Puig began Wednesday in a share of 16th, seven shots off the lead, but he made eight birdies and an eagle to finish at 8 under, two shots clear of runners-up Michael Brennan of Wake Forest and teammate Cameron Sisk. Puig stuck an 8-iron to 5 feet to set up his eagle at the par-5 12th and then, after a three-putt from 10 feet at No. 16, club-twirled after launching another iron to similar distance at the 184-yard, par-3 17th. He birdied each of his last two holes, including the par-4 finisher, where he poured in a 20-footer.

The individual win marks the third of Puig’s career, and he also became the first back-to-back winner in Southwestern history.

“I walked the whole tournament with him,” Thurmond said. “He played so well – even the first two days; the scores just weren’t there, and he got some bad breaks. But he looks every bit as good as he did last year at this time.”

Highlights: Southwestern Invitational, Final Round

Highlights: Southwestern Invitational, Final Round

The same could be said of the Sun Devils, who finished the fall ranked third in Golfstat after winning Isleworth and finishing runner-up at Olympia Fields. Five starters were also ranked in the top 175 entering the week, including No. 5 Sisk, who is joined by Puig on the Haskins Award watch list, and freshman Preston Summerhays, who figures to rocket up from No. 172 after a T-6 at North Ranch.

After a ninth Southwestern triumph, Arizona State looks to imitate what the 1996 Sun Devils squad did: win the Southwestern, and then a few months later win the NCAA title.

 “Being hungry is the biggest key to everything,” Thurmond said, “and I think each one of the guys individually is really hungry for their own things. … Each one of them has a real purpose and real mission, and if they just keep doing what they’re doing – I see how hard they work – we’re going to be just fine.”

AMAZING GRACE: Preston Summerhays wasn’t the only Summerhays sibling notching a top-10 finish this past week. On Monday, Preston’s younger sister, Grace, who enrolled early at Arizona State earlier this month, tied for fifth in her college debut at the Match in the Desert, a seven-team, stroke-play event in Superstition Mountain, Arizona.

Grace and senior Alexandra Forsterling (second) helped the Sun Devils clip previously unbeaten Oklahoma State by five shots to win the team title.

“Grace played excellent in her first tournament, which was no surprise,” Arizona State head coach Missy Farr-Kaye said. “She has fit right in and gave our team a spark. The friendly competition developing has been exciting to see.”

Ole Miss and UCLA finished third and fourth, respectively, while Arizona, now missing both Hou sisters following Yu-Sang and Vivian turning pro last month, was sixth, 24 shots back of first.
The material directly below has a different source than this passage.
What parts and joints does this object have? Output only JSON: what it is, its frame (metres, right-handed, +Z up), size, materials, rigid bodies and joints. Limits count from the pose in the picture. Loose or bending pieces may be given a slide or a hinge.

ADDED REGIONAL SITES: After the NCAA announced last November that it was expanding the number of Division I women’s regionals from four to six beginning this spring, the governing body revealed Thursday which two sites will host those added regionals.
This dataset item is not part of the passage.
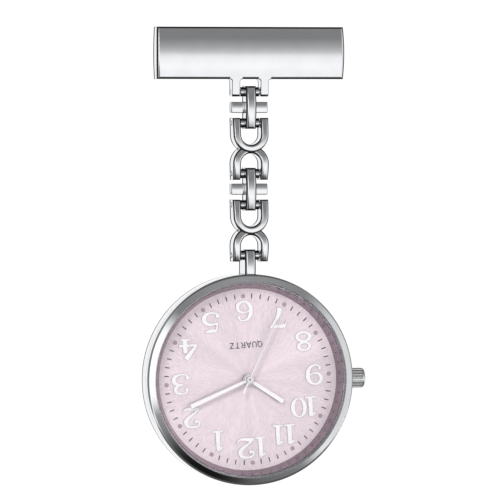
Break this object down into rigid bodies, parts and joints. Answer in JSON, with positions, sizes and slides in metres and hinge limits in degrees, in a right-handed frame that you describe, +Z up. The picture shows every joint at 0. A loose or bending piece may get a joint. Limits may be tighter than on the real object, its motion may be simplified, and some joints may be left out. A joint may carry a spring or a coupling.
{
  "type": "fob watch",
  "caption": "Nurse's fob watch: a chromed bar brooch with a safety pin, a short hinged link chain and a round quartz watch hung upside down.",
  "frame": {"origin": "centre of the plane of the brooch's back rim, which lies on the wearer's clothes", "axes": "+Z up along the hanging chain, +Y back into the clothes, so the dial faces -Y, and +X to the right seen from the front"},
  "size_m": [0.0378, 0.0072, 0.0764],
  "materials": {
    "polished_chrome": "polished",
    "nickel_plate": "satin",
    "spring_steel": "polished",
    "brushed_back_steel": "brushed",
    "crystal_glass": "clear polished",
    "gasket_rubber": "matt",
    "flange_mauve": "gloss",
    "dial_pink": "sunray metallic",
    "numeral_white": "gloss",
    "dot_mauve": "printed",
    "print_dark": "printed",
    "text_grey": "printed",
    "hand_white": "gloss",
    "casing_plastic": "moulded",
    "gear_brass": "satin",
    "plate_brass": "grained",
    "screw_steel": "satin",
    "rotor_plastic": "moulded",
    "magnet_grey": "matt",
    "soft_iron": "satin",
    "coil_copper": "wound enamelled wire",
    "board_green": "gloss"
  },
  "bodies": {
    "brooch": {"brooch_plate": "polished_chrome", "pin_base": "nickel_plate", "pin_hinge_rivet": "nickel_plate", "chain_pin_1": "polished_chrome"},
    "pin_stem": {"pin_stem": "spring_steel"},
    "catch_collar": {"catch_collar": "nickel_plate"},
    "upper_cross_link": {"upper_cross_link": "polished_chrome"},
    "upper_double_link": {"upper_double_link": "polished_chrome", "chain_pin_2": "polished_chrome", "chain_pin_3": "polished_chrome"},
    "lower_cross_link": {"lower_cross_link": "polished_chrome"},
    "lower_double_link": {"lower_double_link": "polished_chrome", "chain_pin_4": "polished_chrome", "chain_pin_5": "polished_chrome"},
    "watch_case": {"case_middle": "polished_chrome", "bezel_ring": "polished_chrome", "crystal": "crystal_glass", "crystal_gasket": "gasket_rubber", "flange_ring": "flange_mauve", "case_back": "brushed_back_steel", "case_back_gasket": "gasket_rubber", "casing_ring": "casing_plastic", "case_tube": "nickel_plate", "dial": "dial_pink", "hour_numerals": "numeral_white", "hour_dots": "dot_mauve", "minute_ticks": "print_dark", "dial_text": "text_grey", "main_plate": "plate_brass", "centre_wheel_bridge": "plate_brass", "train_bridge": "plate_brass", "bridge_screws": "screw_steel", "stator": "soft_iron", "coil_core": "soft_iron", "coil_winding": "coil_copper", "circuit_board": "board_green", "quartz_can": "screw_steel", "battery": "screw_steel", "battery_clamp": "screw_steel"},
    "sliding_pinion": {"sliding_pinion": "spring_steel"},
    "crown": {"crown": "polished_chrome", "crown_gasket": "gasket_rubber", "setting_stem": "spring_steel"},
    "setting_lever": {"setting_lever": "spring_steel"},
    "second_hand": {"second_hand": "hand_white", "seconds_wheel": "gear_brass"},
    "third_wheel": {"third_wheel": "gear_brass"},
    "minute_hand": {"minute_hand": "hand_white", "centre_wheel": "gear_brass"},
    "minute_wheel": {"minute_wheel": "gear_brass"},
    "hour_hand": {"hour_hand": "hand_white", "hour_wheel": "gear_brass"},
    "intermediate_wheel": {"intermediate_wheel": "gear_brass"},
    "rotor": {"rotor_pinion": "rotor_plastic", "rotor_magnet": "magnet_grey"}
  },
  "joints": [
    {"name": "upper_cross_link_swing", "type": "hinge", "parent": "brooch", "child": "upper_cross_link", "pos_m": [0, -0.0013, -0.00645], "axis": [1, 0, 0], "range_deg": [-85, 85]},
    {"name": "upper_double_link_swing", "type": "hinge", "parent": "upper_cross_link", "child": "upper_double_link", "pos_m": [0, -0.0013, -0.01165], "axis": [-1, 0, 0], "range_deg": [-90, 90]},
    {"name": "lower_cross_link_swing", "type": "hinge", "parent": "upper_double_link", "child": "lower_cross_link", "pos_m": [0, -0.0013, -0.02005], "axis": [1, 0, 0], "range_deg": [-90, 90]},
    {"name": "lower_double_link_swing", "type": "hinge", "parent": "lower_cross_link", "child": "lower_double_link", "pos_m": [0, -0.0013, -0.02525], "axis": [-1, 0, 0], "range_deg": [-90, 90]},
    {"name": "watch_swing", "type": "hinge", "parent": "lower_double_link", "child": "watch_case", "pos_m": [0, -0.0013, -0.03365], "axis": [1, 0, 0], "range_deg": [-75, 75]},
    {"name": "pin_stem_open", "type": "hinge", "parent": "brooch", "child": "pin_stem", "pos_m": [0.0113, 0.0006, 0], "axis": [0, 0, -1], "range_deg": [0, 60]},
    {"name": "catch_collar_turn", "type": "hinge", "parent": "brooch", "child": "catch_collar", "pos_m": [-0.0096, 0.0006, 0], "axis": [1, 0, 0], "range_deg": [0, 120]},
    {"name": "crown_turn", "type": "hinge", "parent": "watch_case", "child": "sliding_pinion", "pos_m": [0.00485, 0.0008, -0.0544], "axis": [1, 0, 0], "continuous": true},
    {"name": "crown_pull", "type": "slide", "parent": "sliding_pinion", "child": "crown", "axis": [1, 0, 0], "range_m": [0, 0.0007]},
    {"name": "setting_lever_tip", "type": "hinge", "parent": "watch_case", "child": "setting_lever", "pos_m": [0.00675, 0.0016, -0.05716], "axis": [0, 1, 0], "range_deg": [0, 16.64]},
    {"name": "second_hand_turn", "type": "hinge", "parent": "watch_case", "child": "second_hand", "pos_m": [0, -0.00165, -0.0544], "axis": [0, 1, 0], "continuous": true},
    {"name": "third_wheel_turn", "type": "hinge", "parent": "watch_case", "child": "third_wheel", "pos_m": [0.0018, 0.00185, -0.05128], "axis": [0, 1, 0], "continuous": true},
    {"name": "minute_hand_turn", "type": "hinge", "parent": "watch_case", "child": "minute_hand", "pos_m": [0, -0.00135, -0.0544], "axis": [0, 1, 0], "continuous": true},
    {"name": "minute_wheel_turn", "type": "hinge", "parent": "watch_case", "child": "minute_wheel", "pos_m": [0.00197, 0.00035, -0.05578], "axis": [0, 1, 0], "continuous": true},
    {"name": "hour_hand_turn", "type": "hinge", "parent": "watch_case", "child": "hour_hand", "pos_m": [0, -0.00105, -0.0544], "axis": [0, 1, 0], "continuous": true},
    {"name": "intermediate_wheel_turn", "type": "hinge", "parent": "watch_case", "child": "intermediate_wheel", "pos_m": [-0.00248, 0.00245, -0.0535], "axis": [0, 1, 0], "continuous": true},
    {"name": "rotor_turn", "type": "hinge", "parent": "watch_case", "child": "rotor", "pos_m": [-0.0043, 0.00185, -0.05245], "axis": [0, 1, 0], "continuous": true}
  ],
  "couplings": [
    {"joint": "third_wheel_turn", "follows": "second_hand_turn", "ratio": -0.13333},
    {"joint": "minute_hand_turn", "follows": "second_hand_turn", "ratio": 0.016667},
    {"joint": "minute_wheel_turn", "follows": "second_hand_turn", "ratio": -0.0055556},
    {"joint": "hour_hand_turn", "follows": "second_hand_turn", "ratio": 0.0013889},
    {"joint": "intermediate_wheel_turn", "follows": "second_hand_turn", "ratio": -5},
    {"joint": "rotor_turn", "follows": "second_hand_turn", "ratio": 30},
    {"joint": "setting_lever_tip", "follows": "crown_pull", "rad_per_m": 413.75}
  ]
}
Stanford Golf Course in Stanford, California, and Vanderbilt Legends Club in Franklin, Tennessee, will now host women’s regionals on May 9-11, joining previously announced hosts: University of Michigan Golf Course in Ann Arbor, Michigan; Karsten Creek in Stillwater, Oklahoma; Seminole Legacy Club in Tallahassee, Florida; and the Championship Course at University of New Mexico in Albuquerque.

The number of teams that qualify for regionals (72) and the NCAA Championship (24) will remain the same, but instead of the top six teams advancing to nationals out of each 18-team regional, the top four will advance out of each 12-team regional. Each of the six regionals will also now feature six individuals (36 total), and the top two individuals not on advancing teams will qualify for nationals.

Stanford, currently the consensus No. 1-ranked women’s team in the country, won last year’s NCAA regional at Stanford by 30 shots while setting program records for 18-hole, 36-hole and 54-hole regional scores.

PGA TOUR U BONUS ADDED: After last year’s NCAA Championship produced no movement within the top five of the inaugural PGA Tour University rankings, the program is adding bonus points at nationals.

Starting this year, players in the current season’s Velocity Global Ranking will received extra points for finishing inside the top 10 at the NCAA Championship. If a player wins the NCAA individual title, he gets 15 bonus points, followed by 10 bonus points for second, eighth for third, seven for fourth, and so on down to 10th, which will earn a player one bonus point.

Texas A&M’s Sam Bennett leads the current Velocity Golbal Ranking as we start the spring season, followed by Texas’ Pierceson Coody, Oklahoma’s Logan McAllister, Wake Forest’s Alex Fitzpatrick and Oklahoma State’s Eugenio Lopez-Chacarra. For complete ranking, click here.

Bennett received a sponsor invite into this week’s Dubai Desert Classic on the DP World Tour, but he missed the cut by a shot.